Search is especially important because it captures active intent. A family searching for independent schools in a specific area, or for boarding schools with certain features, is much closer to decision than someone passively scrolling. If your school is not visible in those moments, you are missing high-value opportunities.

Paid campaigns can work well, but only when the foundations are in place. Driving traffic to weak landing pages or vague admissions messaging usually produces expensive underperformance. The same applies to social adverts promoting open events. They can generate leads, but lead quality depends heavily on targeting, proposition and follow-up.

Email remains underused by many schools. Families often need time before they are ready to enquire or apply. A thoughtful email journey can keep your school present during that consideration period, especially after an event, a website download or an initial enquiry. The best email sequences feel helpful and relevant, not automated for the sake of it.

Measure what affects enrolment

Not all marketing metrics deserve equal attention. Reach, impressions and engagement can be useful signals, but they are not outcomes. School leaders should focus on metrics tied to growth: qualified enquiries, event attendance, application starts, completed applications, offers and acceptances.
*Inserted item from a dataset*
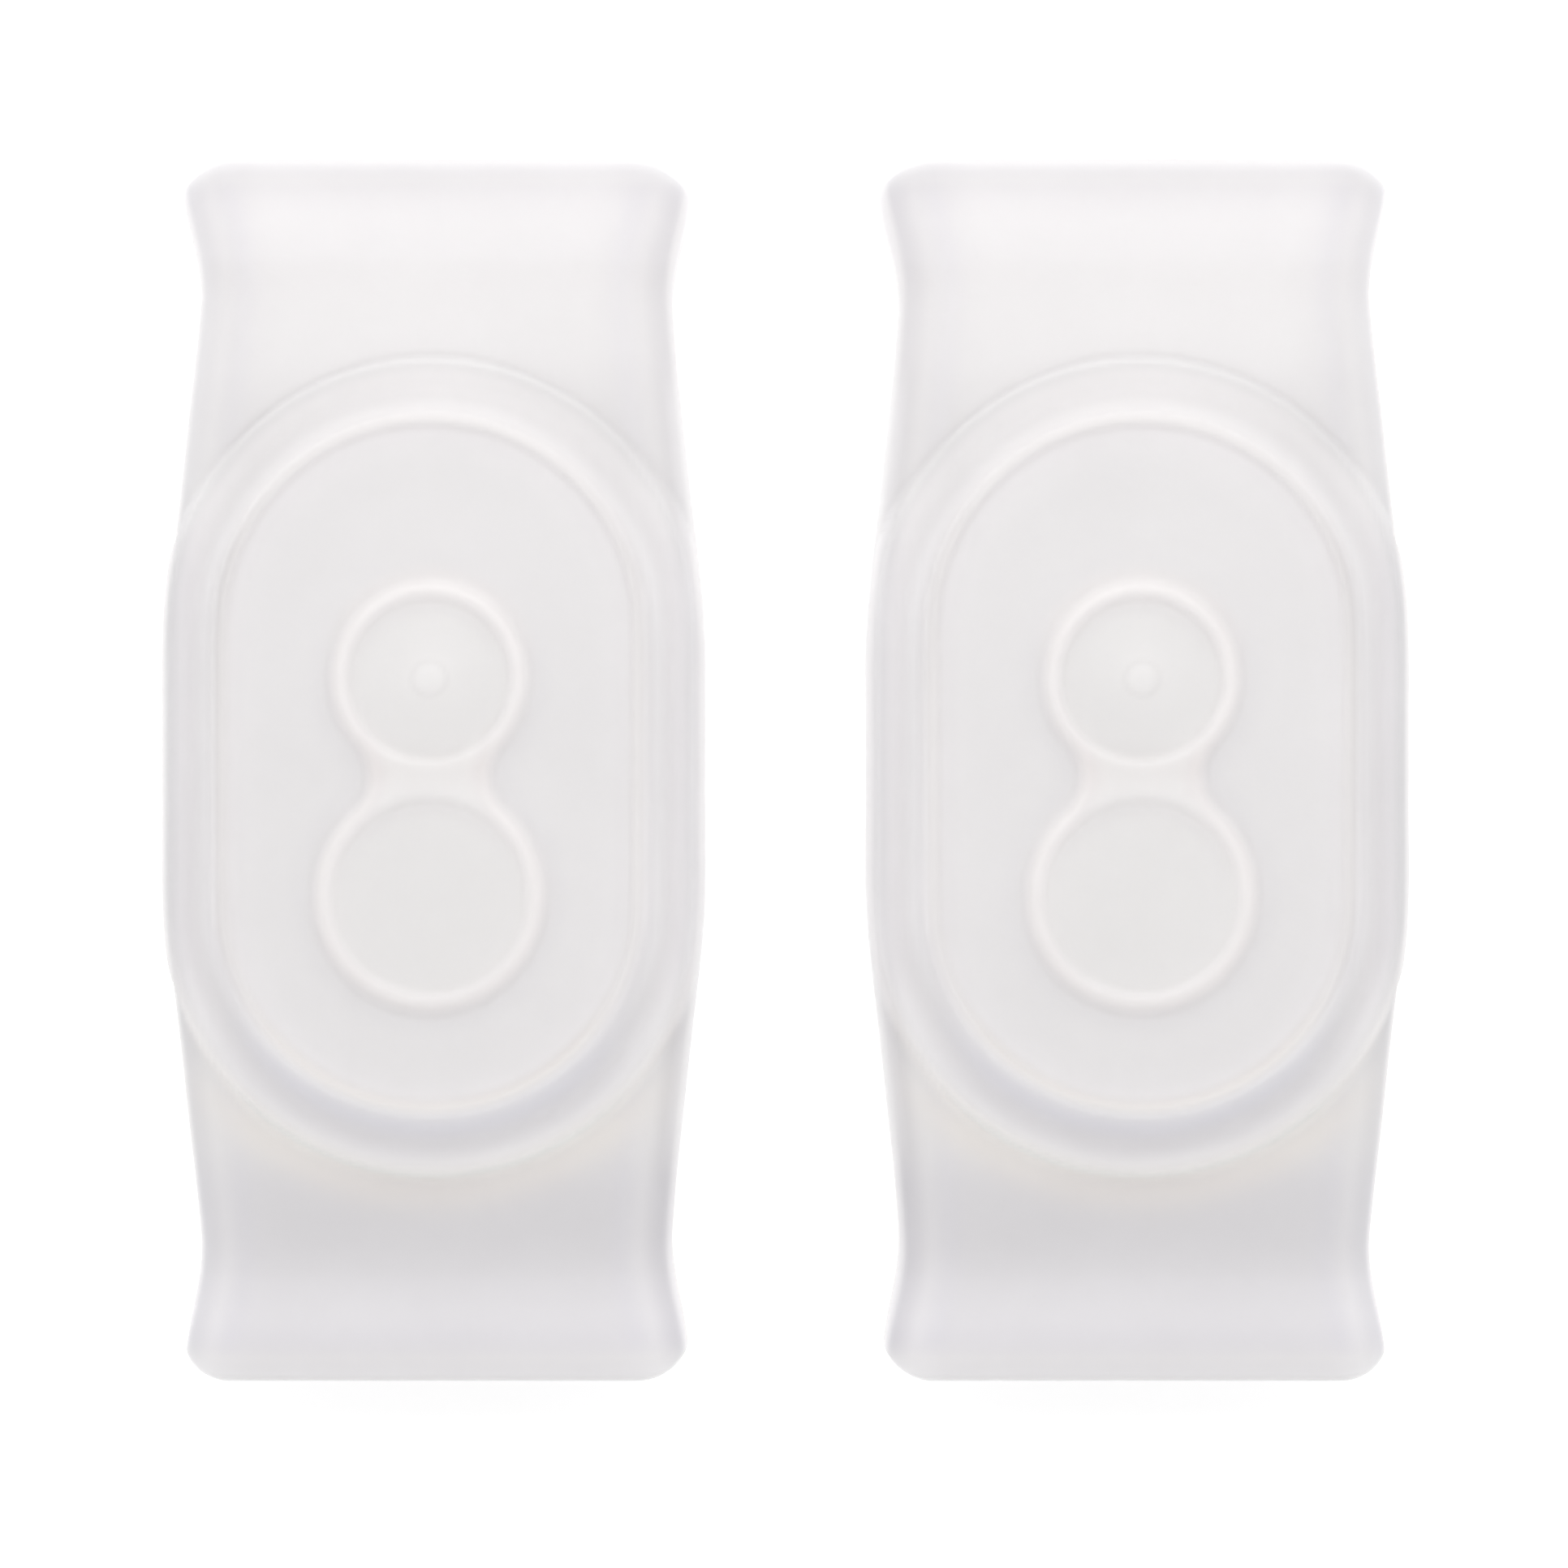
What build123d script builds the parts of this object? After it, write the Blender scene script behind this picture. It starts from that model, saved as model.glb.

It also helps to compare performance by channel. One campaign may produce more leads, while another produces fewer but stronger-fit families. Lower cost does not always mean better value. In private school marketing, fit and conversion quality matter as much as volume.

Admissions and marketing must operate as one system

One of the biggest missed opportunities in school growth is the gap between marketing and admissions. A campaign may perform well, but if enquiry response times are slow, visit experiences feel inconsistent or follow-up lacks warmth and urgency, conversion drops.

Families do not separate these functions in their minds. They experience one journey. Every interaction either builds confidence or introduces doubt.

That means the admissions process should be reviewed as carefully as the marketing plan. How quickly are enquiries answered? Is communication tailored or generic? Do open events reflect the school's positioning, or do they feel operational rather than persuasive? Are objections around fees, transport or entry points handled clearly and confidently?

Schools that grow consistently tend to have strong internal alignment. Leadership, marketing and admissions share the same priorities, review the same pipeline data and understand where conversion is being won or lost.

Reputation is built in the market, not just on paper

Private schools compete in crowded local and regional ecosystems where reputation travels quickly. Word of mouth still matters enormously, but it is shaped by much more than parent chatter at the gate. Online reviews, community visibility, partnerships, alumni stories and local perception all influence how families shortlist schools.

This is where consistency matters again. If your public messaging promises one kind of experience but parent feedback suggests another, that gap becomes a marketing problem. The strongest brands are not those with the loudest campaigns. They are the ones where market perception and lived experience closely match.

For some schools, this may mean strengthening community engagement. For others, it may mean rethinking how outcomes are communicated, how pupil voice is presented or how value is articulated in a fee-sensitive market. There is no single formula, which is exactly why generic school marketing advice often falls short.

A specialist partner can help schools see these blind spots more clearly. At School Growth Experts, that is the focus - aligning strategy, marketing and admissions around measurable enrolment growth rather than isolated activity.

The schools that market well are not always the schools with the biggest budgets. More often, they are the ones with sharper positioning, better internal alignment and the discipline to make every message, campaign and admissions interaction move in the same direction. If your next marketing decision does not make it easier for the right family to choose your school, it is probably not the decision that matters most.